# Como incluir una libreria .inc en un programa en mplab



## lorotron (Ago 10, 2009)

buenas un favor necesito una mano con la parte de incluir subrutinas para terminar mi programa en MPLAB 

las subrutinas 
INCLUDE<RS232.INC>
INCLUDE<LCD_4BIT.INC>
INCLUDE<RETARDOS.INC>
etc varias como esta


las tengo que cargar de alguna manera en mi programa ? .... o las tengo que programa y llamarlas desde algun lugar de mi programa o como se las puede incluir directamente en mi programa? bueno seria de gran ayuda saludos


----------



## Vick (Ago 10, 2009)

La directiva *#INCLUDE* te permite "incluir" archivos de librerías en el lugar donde la coloques, es como si compiaras el texto del archivo en cuestión y lo pegaras en el lugar donde está la directiva que lo incluye. De esta forma con las librerías no necesitas repetir partes de código o subrutinas que son de uso muy frecuente (por ejemplo los retardos).

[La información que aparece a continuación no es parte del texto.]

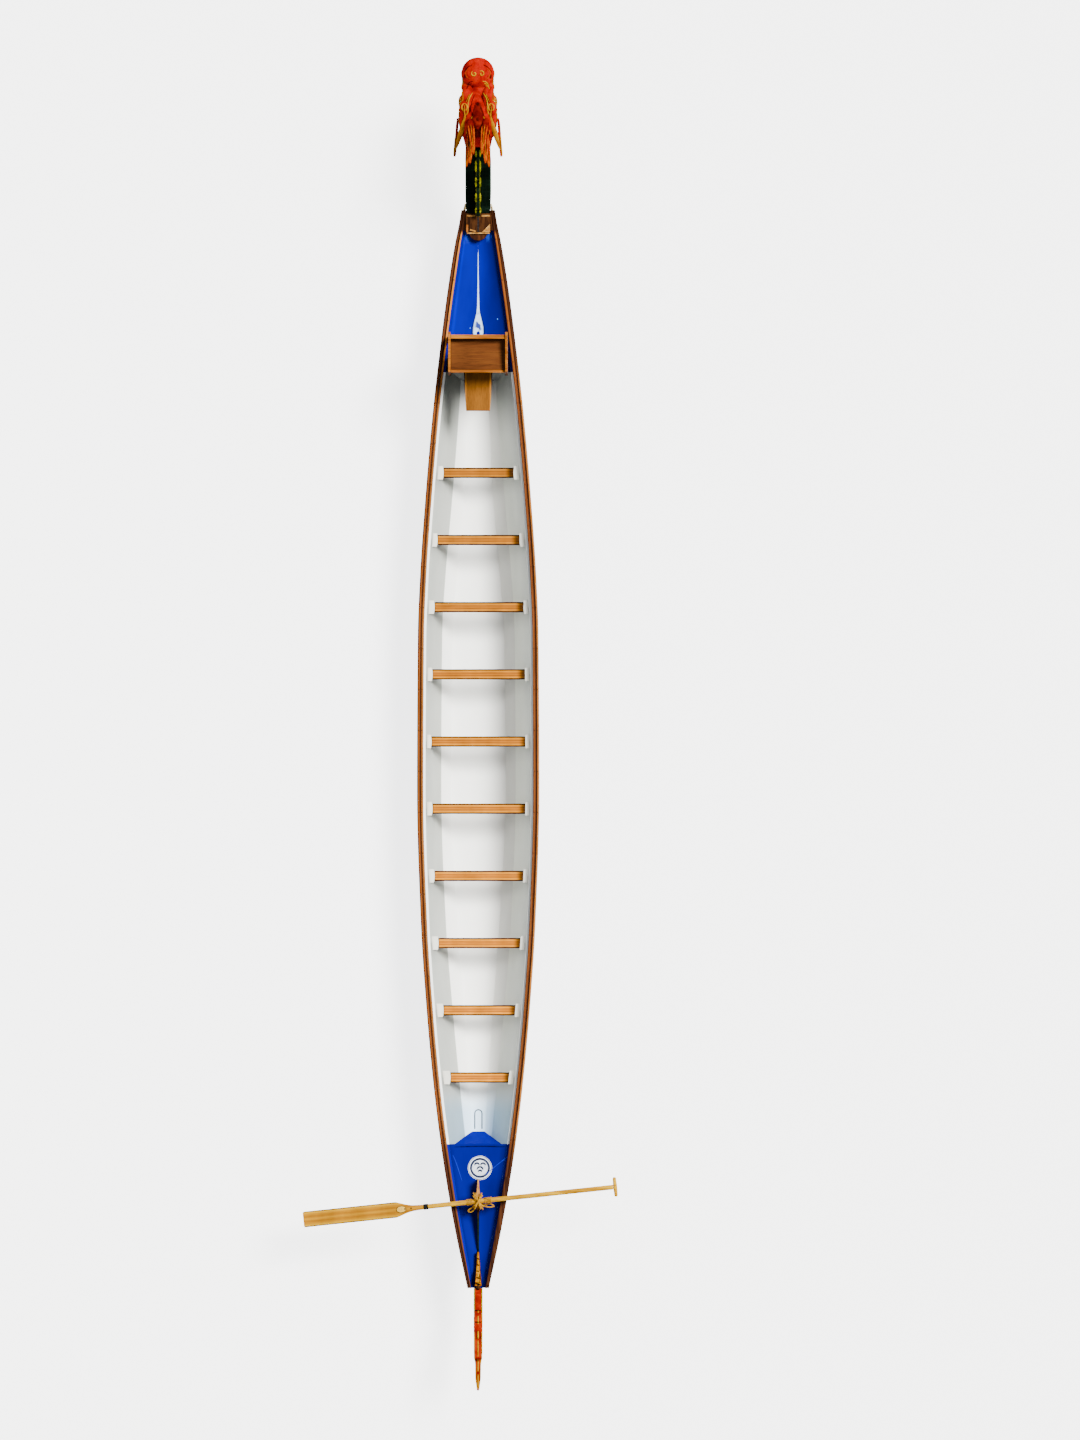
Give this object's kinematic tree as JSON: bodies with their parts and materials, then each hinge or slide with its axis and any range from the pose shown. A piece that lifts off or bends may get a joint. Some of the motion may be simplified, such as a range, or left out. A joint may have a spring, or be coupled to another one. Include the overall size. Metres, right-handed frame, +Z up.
{
  "type": "dragon boat",
  "caption": "Open paddling boat with cross benches, a drummer's seat, a dragon head and tail and a steering oar lashed at the stern.",
  "frame": {"origin": "on the centreline amidships, on the flat stretch of the bottom that the boat stands on", "axes": "+X towards the bow and the dragon's head, +Y to port, +Z up"},
  "size_m": [14.801, 3.5107, 2.1812],
  "materials": {
    "hull_blue": "glossy moulded shell, blue outside and white inside",
    "deck_blue": "glossy blue",
    "rail_dark": "dark varnished timber",
    "rail_light": "lighter varnished timber",
    "bench_wood": "golden varnished timber",
    "seat_wood": "brown varnished planks",
    "oar_wood": "pale varnished timber",
    "dragon_green": "dark green gloss with yellow edges",
    "dragon_red": "red gloss with gold edges",
    "rope": "twisted natural rope",
    "bracket_plate": "cream plate with dark bolts",
    "dark_band": "dark wrapped band"
  },
  "bodies": {
    "boat": {"hull_floor_bow": "hull_blue", "hull_floor_fore": "hull_blue", "hull_floor_mid": "hull_blue", "hull_floor_aft": "hull_blue", "hull_floor_post": "hull_blue", "hull_floor_stern": "hull_blue", "hull_bilge_port": "hull_blue", "hull_bilge_starboard": "hull_blue", "hull_side_port": "hull_blue", "hull_side_starboard": "hull_blue", "bow_plate": "hull_blue", "stern_plate": "hull_blue", "fore_deck": "deck_blue", "aft_deck": "deck_blue", "fore_bulkhead": "deck_blue", "aft_bulkhead": "deck_blue", "outwale_port": "rail_dark", "outwale_starboard": "rail_dark", "inwale_port": "rail_light", "inwale_starboard": "rail_light", "rail_board_starboard": "rail_dark", "bench_01": "bench_wood", "bench_02": "bench_wood", "bench_03": "bench_wood", "bench_04": "bench_wood", "bench_05": "bench_wood", "bench_06": "bench_wood", "bench_07": "bench_wood", "bench_08": "bench_wood", "bench_09": "bench_wood", "bench_10": "bench_wood", "seat_side_port": "seat_wood", "seat_side_starboard": "seat_wood", "seat_board": "seat_wood", "seat_front_panel": "seat_wood", "seat_aft_rail": "seat_wood", "seat_cross_panel": "seat_wood", "footrest_board": "bench_wood", "neck_step": "seat_wood", "step_round": "rail_dark", "neck_bracket_port": "bracket_plate", "neck_bracket_starboard": "bracket_plate", "dragon_neck": "dragon_green", "neck_crest": "dragon_green", "dragon_head": "dragon_red", "lower_jaw": "dragon_red", "tongue": "dragon_red", "mane_port": "dragon_red", "mane_starboard": "dragon_red", "collar_port": "dragon_red", "collar_starboard": "dragon_red", "oar_post": "bench_wood", "tail_root": "dragon_green", "tail_base": "dragon_green", "tail_flame": "dragon_red"},
    "lashing": {"oar_lashing": "rope"},
    "oar": {"oar_shaft": "oar_wood", "oar_blade": "oar_wood", "oar_grip": "oar_wood", "oar_band": "dark_band"}
  },
  "joints": [
    {"name": "oar_yaw", "type": "hinge", "parent": "boat", "child": "lashing", "pos_m": [-5.01, 0, 1], "axis": [0, 0, 1], "range_deg": [-20, 45]},
    {"name": "oar_dip", "type": "hinge", "parent": "lashing", "child": "oar", "pos_m": [-5.01, 0, 1], "axis": [0.9945, 0.1045, 0], "range_deg": [-10, 10]}
  ]
}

El archivo de la librería se crea como cualquier subrutina, pero con la diferencia que la colocas en una archivo independiente con extensión .INC y luego lo incluyes en tu programa principal. para incluir una subrutina debes colocar el archivo de la librería en la misma carpeta donde esta tu código fuente en el que la llamarás, o en la carpeta de instalación del ensamblador (...Archivos de programa/Microchip/MPASM suite) , o si esta en otra carpeta diferente debes colocar la ruta completa para que el ensamblador lo encuantre.

Espero haber aclarado tu duda...

Suerte.

PD. la directiva INCLUDE debe llevar el símbolo #, aunque si no lo pones tambien la reconoce, pero es más correcto ponerlo.


----------